Cherie Blair and her son join firm linked to violent computer game explains that she and son Nicky have become directors of a company called Magnitude Gaming.
The actual link between the firm and the 'violent computer game' Counter Strike seems very tenuous at best. The Mail explains that the company:
manage[s] semi-professional teams in the growing ‘e-sport’ world...The company has run a team playing the Counter-Strike combat game.
So it's not as if they designed or published the game, but simply run a team playing it (along with many other games, no doubt). Or did. The statement from company secretary Gabriel Moraes says:
‘Magnitude has never been involved with games containing any kind of street violence. We had one game involving soldiers in military combat but it had a rating of 18-plus and was a team game. We stopped involvement with that game some months ago.’
As the Blairs only became directors in February, it's likely there was only a few months overlap.
And then the two journalists who wrote the story, Brendan Carlin and Simon McGee, get to their main point:
There have been claims that perpetrators of massacres in the US and Germany have been fans of the game.
Ah. 'Claims'. How very definitive.
The 'claims' appear to have been made by serial trouble-maker Jack Thompson, who has made a living out of blaming video games for real-life violence.
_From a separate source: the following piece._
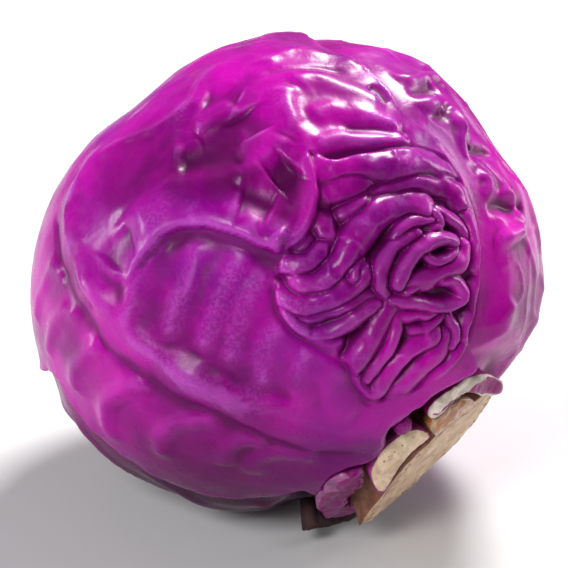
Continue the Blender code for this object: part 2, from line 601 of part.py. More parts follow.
class Stem:
    """The stem's stump, fanning out from its root in the heart to its cut."""

    name, over = "stem", []
    facing = behind(CUT_ROUND, CUT_FROM_SIGHT)

    def __init__(self):
        ring = []
        for turn in range(0, 360, 15):
            near, across = math.cos(math.radians(turn)), math.sin(math.radians(turn))
            away = 1 / math.hypot(near / STEM_FAN_NEAR, across / STEM_FAN_ACROSS)
            low_side = smoothstep(1 - abs(turn - STEM_SPUR_AT) / STEM_SPUR_REACH)
            ring.append(by_stem(turn, away + STEM_SPUR * low_side))
        self.margin = Outline(STEM_AXIS, ring, 3.0)

    def outer(self, n):
        plane = CUT_RADIUS * STEM_AXIS @ self.facing
        depth_in = self.margin.depth_in(n)
        worn = 0.7 * MM * (1 - smoothstep(depth_in / (1.6 * MM)))
        hollow = 0.8 * MM * smoothstep((depth_in - 6 * MM) / (9 * MM))
        return envelope(n) - plane / (n @ self.facing) + worn + hollow

    def inner(self, n):
        return envelope(n) - STEM_ROOT


STEM = Stem()


def heart_depth(n):
    """The heart's surface: under every leaf, and hollowed where the stem's root sits."""
    depth = passing_under([FRONT_LEAF, UNDER_LEAF, RIGHT_LEAF, BACK_LEAF] + BLOCKS, n, HEART_GAP)
    depth = np.maximum(depth, 3 * MM)
    from_stem = np.degrees(np.arccos(np.clip(n @ STEM_AXIS, -1, 1)))
    pit = (envelope(n) - PIT_FLOOR) * (1 - smoothstep((from_stem - PIT_RIM) / 13))
    return np.maximum(depth, pit)


def lattice(polygon, size_at, sizes):
    """Points in the polygon, spaced as size_at says: hexagonal grids of the sizes, the finest first."""
    low, high = polygon.min(0), polygon.max(0)
    chosen = [polygon]
    for k, size in enumerate(sizes):
        rows = np.arange(low[1], high[1], size * math.sqrt(0.75))
        x, y = np.meshgrid(np.arange(low[0], high[0], size), rows)
        x = x + 0.5 * size * (np.arange(len(rows)) % 2)[:, None]
        grid = np.column_stack([x.ravel(), y.ravel()])
        grid = grid[inside(polygon, grid)]
        wanted = size_at(grid)
        ok = np.ones(len(grid), bool)
        if k:
            ok &= wanted >= size
        if k + 1 < len(sizes):
            ok &= wanted < sizes[k + 1]
        grid = grid[ok]
        known = np.concatenate(chosen)
        tree = kdtree.KDTree(len(known))
        for i, q in enumerate(known):
            tree.insert((q[0], q[1], 0), i)
        tree.balance()
        clear = [tree.find((q[0], q[1], 0))[2] > 0.62 * size for q in grid]
        chosen.append(grid[np.array(clear, bool)])
    return np.concatenate(chosen[1:])


def triangulate(border, points):
    """Triangles over the border polygon and the points in it, as rows of three numbers."""
    flat = [Vector(q) for q in np.concatenate([border, points]) * 1000]
    count = len(border)
    edges = [(i, (i + 1) % count) for i in range(count)]
    found = geometry.delaunay_2d_cdt(flat, edges, [], 1, 1e-6)
    whose = [number[0] for number in found[3]]
    rows = [[whose[i] for i in face] for face in found[2]]
    return [row for row in rows if len(set(row)) == 3]


def material(name, colour, roughness):
    found = bpy.data.materials.new(name)
    found.use_nodes = True
    shader = found.node_tree.nodes["Principled BSDF"]
    shader.inputs["Base Color"].default_value = (*colour, 1)
    shader.inputs["Roughness"].default_value = roughness
    return found


def add_object(name, points, faces, colour, roughness=0.4):
    mesh = bpy.data.meshes.new(name)
    mesh.from_pydata([tuple(p) for p in points], [], faces)
    mesh.update()
    mesh.shade_smooth()
    mesh.set_sharp_from_angle(angle=math.radians(50))
    mesh.materials.append(material(name, colour, roughness))
    made = bpy.data.objects.new(name, mesh)
    bpy.context.collection.objects.link(made)
    return made


def add_piece(piece, outer_size, inner_size, sizes, colour, roughness=0.4):
    """A closed solid between a piece's outer and inner faces, joined along its margin."""
    chart, border = piece.margin.chart, piece.margin.polygon
    count = len(border)
    more = lattice(border, outer_size, sizes)
    n = np.concatenate([piece.margin.line, chart.round(more)])
    points = list(at(n, piece.outer(n)))
    faces = triangulate(border, more)
    below = len(points)
    more = lattice(border, inner_size, sizes)
    n = np.concatenate([piece.margin.line, chart.round(more)])
    points.extend(at(n, piece.inner(n)))
    faces.extend([below + c, below + b, below + a] for a, b, c in triangulate(border, more))
    for i in range(count):
        j = (i + 1) % count
        faces.append([i, below + i, below + j])
        faces.append([i, below + j, j])
    return add_object(piece.name, points, faces, colour, roughness)


def graded(piece, fine_mm, coarse_mm, detail=None):
    """Spacing that grows from the margin inwards, and is no wider than detail says."""

    def size(q):
        n = piece.margin.chart.round(q)
        found = fine_mm * MM + 0.3 * np.abs(piece.margin.depth_in(n))
        found = np.minimum(found, coarse_mm * MM)
        return np.minimum(found, detail(n)) if detail else found

    return size


def front_detail(n):
    """The front leaf's outer spacing: close in the crumple, wide beyond the edge of the view."""
    crumple = CRUMPLE.depth_in(n)
    found = np.where(crumple > -1.0 * MM, 1.8 * MM, 4.4 * MM)
    upper = (n @ UP > 0.02) & (n @ RIGHT > -0.72) & (crumple <= -1.5 * MM)
    found = np.where(upper, 3.1 * MM, found)
    return np.where(n @ BACK < 0.3, 6.4 * MM, found)


def right_detail(n):
    return np.where((n @ BACK > 0.02) & (FRONT_MARGIN.depth_in(n) < 0), 3.6 * MM, 9 * MM)


def even(size_mm):
    return lambda q: np.full(len(q), size_mm * MM)


def add_heart():
    """The tight heart: a closed round body of evenly spread points."""
    count = 900
    k = np.arange(count) + 0.5
    z = 1 - 2 * k / count
    turn = k * math.pi * (1 + math.sqrt(5))
    across = np.sqrt(1 - z * z)
    n = np.column_stack([across * np.cos(turn), across * np.sin(turn), z])
    work = bmesh.new()
    for p in n:
        work.verts.new(p)
    bmesh.ops.convex_hull(work, input=work.verts)
    bmesh.ops.recalc_face_normals(work, faces=work.faces)
    work.verts.index_update()
    n = np.array([v.co[:] for v in work.verts])
    faces = [[v.index for v in face.verts] for face in work.faces]
    work.free()
    return add_object("inner_head", at(n, heart_depth(n)), faces, (0.36, 0.03, 0.24))


def main():
    for old in list(bpy.data.objects):
        bpy.data.objects.remove(old, do_unlink=True)
    purple = (0.30, 0.02, 0.22)
    leaf_sizes = [size * MM for size in (1.8, 3.1, 3.6, 4.4, 6.2, 7.4)]
    block_sizes = [2.5 * MM, 4.0 * MM]
    outer_sizes = {
        "front_leaf": graded(FRONT_LEAF, 4.4, 6.4, front_detail),
        "right_leaf": graded(RIGHT_LEAF, 4.4, 8.8, right_detail),
    }
    for leaf in (FRONT_LEAF, RIGHT_LEAF, UNDER_LEAF, BACK_LEAF):
        inner_size = graded(leaf, 4.4, 8.8)
        add_piece(leaf, outer_sizes.get(leaf.name, inner_size), inner_size, leaf_sizes, purple)
    add_heart()
    add_piece(STEM, even(4), even(6), [4 * MM, 6 * MM], (0.42, 0.27, 0.17), 0.7)
    colours = {
        "cut_leaf_base": (0.70, 0.48, 0.32),
        "cut_leaf_base_brown": (0.42, 0.16, 0.06),
        "torn_leaf_base": (0.60, 0.35, 0.38),
        "leaf_stub": (0.31, 0.07, 0.11),
        "bud": (0.36, 0.04, 0.20),
        "dry_leaf_scrap": (0.10, 0.035, 0.03),
    }
    for block in BLOCKS:
        add_piece(block, even(2.5), even(4), block_sizes, colours[block.name], 0.6)


main()
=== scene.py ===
"""The looks of the red cabbage head: finer leaves, materials, light and camera."""

import math

import bmesh
import bpy
import numpy as np
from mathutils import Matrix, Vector, geometry, kdtree


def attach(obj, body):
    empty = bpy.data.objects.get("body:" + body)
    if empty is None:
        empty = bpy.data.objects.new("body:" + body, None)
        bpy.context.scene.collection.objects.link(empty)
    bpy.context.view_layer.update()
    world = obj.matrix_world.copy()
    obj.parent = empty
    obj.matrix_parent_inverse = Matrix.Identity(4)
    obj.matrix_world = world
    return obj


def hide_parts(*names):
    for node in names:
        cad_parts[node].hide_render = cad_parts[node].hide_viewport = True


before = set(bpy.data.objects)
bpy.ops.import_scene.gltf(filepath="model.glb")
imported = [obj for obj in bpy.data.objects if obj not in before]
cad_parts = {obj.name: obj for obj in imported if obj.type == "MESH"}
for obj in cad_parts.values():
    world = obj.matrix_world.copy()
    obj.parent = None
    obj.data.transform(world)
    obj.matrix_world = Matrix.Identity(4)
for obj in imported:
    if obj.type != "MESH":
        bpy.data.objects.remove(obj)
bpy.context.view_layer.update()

MM = 0.001

# The view that the near side is drawn in: its height above the table, its distance, and its scale.
VIEW_ELEVATION = math.radians(25)
VIEW_DISTANCE = 0.75
SHEET_PX = 568
SHEET_MIDDLE_PX = (284, 284)
HEAD_MIDDLE_PX = (284, 268)
HEAD_WIDTH_PX = 508

# Driving sizes of the head.
HEAD_WIDTH = 0.150
FRONT_RADIUS = 74.5 * MM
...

He linked the Virginia Tech shootings by Cho Seung-Hui to the game but failed to understand that:
- Cho didn't own any video games.
- Cho was never seen playing video games by his room-mate.
- Cho was a deeply disturbed young man with access to guns.
Thompson has also linked the game to another shooting at Northern Illinois University, where the perpetrator had played the game, but was also a former psychiatric patient who had stopped taking anti-depressant medication.
But back to Cherie and they try to make her sound like a hypocrite because she:
chaired a major inquiry into the growth of knife and gun crime on Britain’s streets which acknowledged the ‘dire consequences on some young people’ of the video games and films they watched.
But that is a very selective bit of cut-and-pasting. Here's the section in full in which that 'dire consequences' quote actually appears:
Finally, the broader cultural context in which young people live – the music they listen to, the films they watch, the video games and sports they play – are important in articulating values, defining what is ‘cool’ and fashionable and legitimising social norms.
Nevertheless, the impact that these cultural factors have on encouraging violence, desensitizing empathy and legitimising anti-social behaviour is contested.
Among the questions communities feel the need to address is why these factors impact with such dire consequences on some young people while others from the same background and subject to these same cultural influences have different aspirations and choose a lifestyle that does not reinforce their social exclusion.
That is the only section of the whole 121-page report which mentions video games - and appears on page 76. And it says any link is 'contested'. It is not a damning conclusion as the Mail tries to suggest.